Asked by Paepae as to how much the bank lost from freezing the interest payments, Matagi-Fa’atili said about $400,000 and pointed out that the freeze was for one-year only in 2010. No one asked and Matagi-Fa’atili didn’t say as to how many loans were given this preferential treatment in 2010.
She also said that since she has been at the helm of DBAS — in the last four years — there was no “charge off” of loans and the current board has halted this practice while DBAS and its attorney work to “exhaust all the measures of collecting before we even charge off” a loan.
An interesting question, which has been the subject of private discussions by many in the committee, came from Sen. Magalei Logovi’i regarding foreclosure by DBAS when a person fails to pay the loan.
Magalei asked what happens if the bank forecloses on a home, which is built on “communal land” — who gets the home?
She explained that if the home is built on communal land, the bank cannot “foreclose” on it, but the DBAS attorney works with the family sa’o for the balance of the loan to be repaid and once it’s paid off, then its up to the sa’o of the family and the person who made the loan as to who takes over the house. She said the mortgage documents are released with the name of the person who loaned the money from DBAS.

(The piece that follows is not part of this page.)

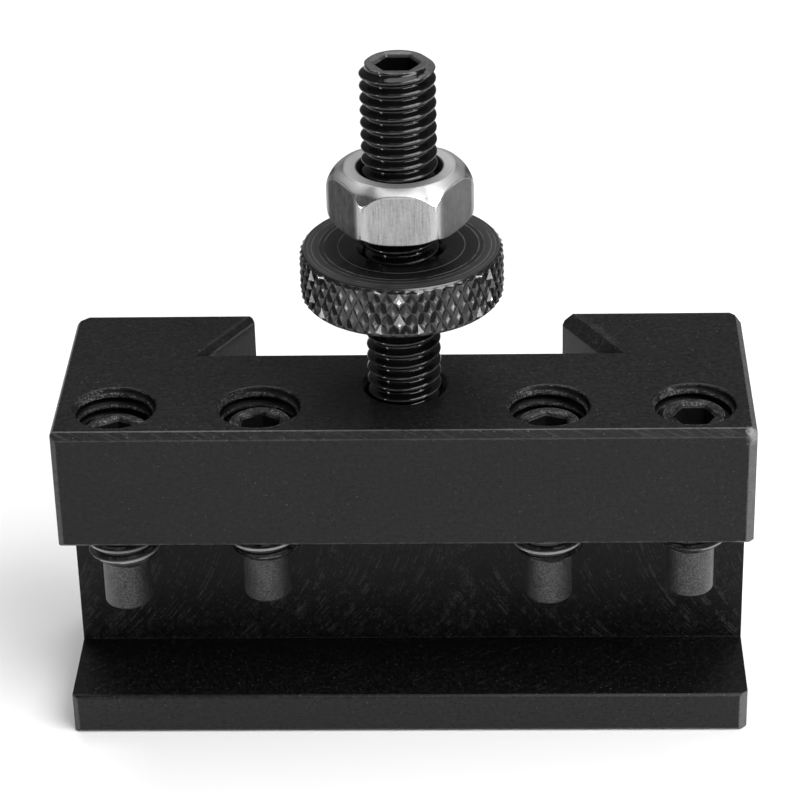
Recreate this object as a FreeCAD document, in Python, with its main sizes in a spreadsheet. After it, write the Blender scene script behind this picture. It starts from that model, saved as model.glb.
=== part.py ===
import FreeCAD, Part
import math
import os
import Sketcher

# Turning and facing tool holder for a dovetail quick change tool post, in millimetres.
# X runs along the holder, +Y points to the dovetail at its back and +Z points up.
# The origin is the centre of the footprint, on the underside of the holder.

doc = FreeCAD.newDocument("ToolHolder")

# ---------------------------------------------------------------- driving dimensions
DIMENSIONS = {
    # holder body
    "body_length": 55.0,
    "body_depth": 20.0,
    "body_height": 28.0,
    "slot_floor": 3.5,            # height of the seat that the tool shank lies on
    "slot_ceiling": 17.8,         # underside of the clamping bar
    "slot_depth": 8.6,            # from the front face to the web
    "groove_depth": 7.0,          # dovetail, from the back face
    "groove_neck": 25.2,          # width at the back face
    "groove_root": 33.28,         # width at the groove's floor, for 60 degree flanks
    "groove_mouth_left": 0.5,     # chamfers where the flanks meet the top and bottom
    "groove_mouth_right": 0.9,
    "top_front_chamfer": 0.55,
    "left_corner_chamfer": 0.4,
    "right_corner_chamfer": 0.65,
    "rear_corner_chamfer": 0.9,
    "ear_tip_chamfer": 0.35,
    "left_rim_chamfer": 0.25,
    "right_rim_chamfer": 0.5,
    "edge_break": 0.25,
    # threads, drawn as their crest cylinders
    "crest_radius": 2.95,         # M6 screws and stud
    "tapped_radius": 3.0,
    "entry_radius": 3.3,          # wider first turns at the top of each screw hole
    "entry_depth": 2.6,
    "screw_countersink": 0.1,
    "stud_countersink": 0.45,
    # clamping screws
    "inner_screw_x": 11.4,
    "outer_screw_x": 22.8,
    "screw_from_front": 4.4,
    "screw_length": 16.0,
    "screw_end_chamfer": 0.5,
    "dog_radius": 1.9,
    "dog_length": 4.2,
    "dog_shoulder": 0.5,          # height of the cone between dog and thread
    "dog_chamfer": 0.3,
    "socket_flats": 3.0,
    "socket_depth": 3.5,
    "tip_height_left": 10.1,      # how far each screw is fed down, from left to right
    "tip_height_midleft": 10.6,
    "tip_height_midright": 10.4,
    "tip_height_right": 11.1,
    "turn_left": 30.0,            # how far each socket is turned, in degrees
    "turn_midleft": 27.0,
    "turn_midright": 38.0,
    "turn_right": 0.0,
    # height stud
    "stud_from_front": 8.0,
    "stud_length": 35.0,
    "stud_seat": 7.4,             # length of the stud inside the holder
    # height wheel and lock nut
    "wheel_radius": 8.0,
    "wheel_thickness": 4.1,
    "wheel_gap": 8.2,             # between the holder's top and the wheel
    "wheel_rim_chamfer": 0.35,
    "bore_chamfer": 0.5,
    "nut_flats": 10.0,
    "nut_height": 4.7,
    "nut_gap": 2.1,               # between the wheel and the nut
    "nut_face_radius": 4.6,       # flat ring left on each face by the corner chamfer
    "nut_bevel_slope": 0.9,       # fall of that chamfer for each millimetre outwards
}


class Size:
    """A length with the spreadsheet expression that gives it."""

    def __init__(self, value, text):
        self.value = float(value)
        self.text = text

    def joined(self, other, sign, value):
        text = other.text if isinstance(other, Size) else repr(other)
        return Size(value, "(%s %s %s)" % (self.text, sign, text))

    def __add__(self, other):
        return self.joined(other, "+", self.value + number(other))

    def __sub__(self, other):
        return self.joined(other, "-", self.value - number(other))

    def __mul__(self, other):
        return self.joined(other, "*", self.value * number(other))

    def __truediv__(self, other):
        return self.joined(other, "/", self.value / number(other))

    def __neg__(self):
        return self * -1


def number(size):
    return size.value if isinstance(size, Size) else size


class Sizes:
    """The spreadsheet's aliases, each one as a Size."""


sheet = doc.addObject("Spreadsheet::Sheet", "Dimensions")
d = Sizes()
for row, (alias, value) in enumerate(DIMENSIONS.items(), start=1):
    sheet.set("A%d" % row, alias)
    sheet.set("B%d" % row, str(value))
    sheet.setAlias("B%d" % row, alias)
    setattr(d, alias, Size(value, "Dimensions." + alias))
doc.recompute()

ZERO = Size(0, "0")
OVERSHOOT = 1.0                   # how far a cut runs past the face it opens
TOUCH = 1e-4                      # two coordinates closer than this are the same

half_length = d.body_length / 2
front = -d.body_depth / 2
back = d.body_depth / 2
web_front = front + d.slot_depth
groove_floor = back - d.groove_depth
screw_y = front + d.screw_from_front
stud_y = front + d.stud_from_front


# ---------------------------------------------------------------- modelling helpers
def new_body(label):
    body = doc.addObject("PartDesign::Body", label)
    body.Label = label
    return body


def new_sketch(body, name, role, height=None):
    """A sketch on one of the body's own origin planes, raised by height."""
    sketch = body.newObject("Sketcher::SketchObject", body.Name + "_" + name)
    plane = next(f for f in body.Origin.OriginFeatures if f.Role == role)
    sketch.AttachmentSupport = [(plane, "")]
    sketch.MapMode = "FlatFace"
    if height is not None:
        sketch.setExpression("AttachmentOffset.Base.z", height.text)
    return sketch


def bind(sketch, constraint, size):
    index = sketch.addConstraint(constraint)
    sketch.setExpression("Constraints[%d]" % index, size.text)


def add_outline(sketch, points):
    """A closed outline of straight lines, every corner held by the spreadsheet."""
    start = sketch.GeometryCount
    count = len(points)
    corners = [FreeCAD.Vector(x.value, y.value, 0) for x, y in points]
    for i in range(count):
        sketch.addGeometry(Part.LineSegment(corners[i], corners[(i + 1) % count]), False)
    for i in range(count):
        following = start + (i + 1) % count
        sketch.addConstraint(Sketcher.Constraint("Coincident", start + i, 2, following, 1))
    for i, (x, y) in enumerate(points):
        bind(sketch, Sketcher.Constraint("DistanceX", start + i, 1, x.value), x)
        bind(sketch, Sketcher.Constraint("DistanceY", start + i, 1, y.value), y)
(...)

DBAS’ operating budget is $2.7 million and the latest copy of the profit and loss statement will be provided to the Fono — as required by law.
Matagi-Fa’atili’s confirmation was before the Senate Government Operations Committee and its chairman is Sen. Galeai M. Tu’ufuli, who wasn’t able to make it to the confirmation hearing; as a result, the nearly 45-minute long hearing, was chaired by committee vice chair Sen. Nuanuaolefeagaiga Saoluaga T. Nua — who is also the DBAS board chairman.
Nuanuaolefeagaiga, who also chairs the Senate Rules Committee, didn’t interject or object to any of the senators’ questions and all senators present at the hearing were given the chance to ask a wide range of questions.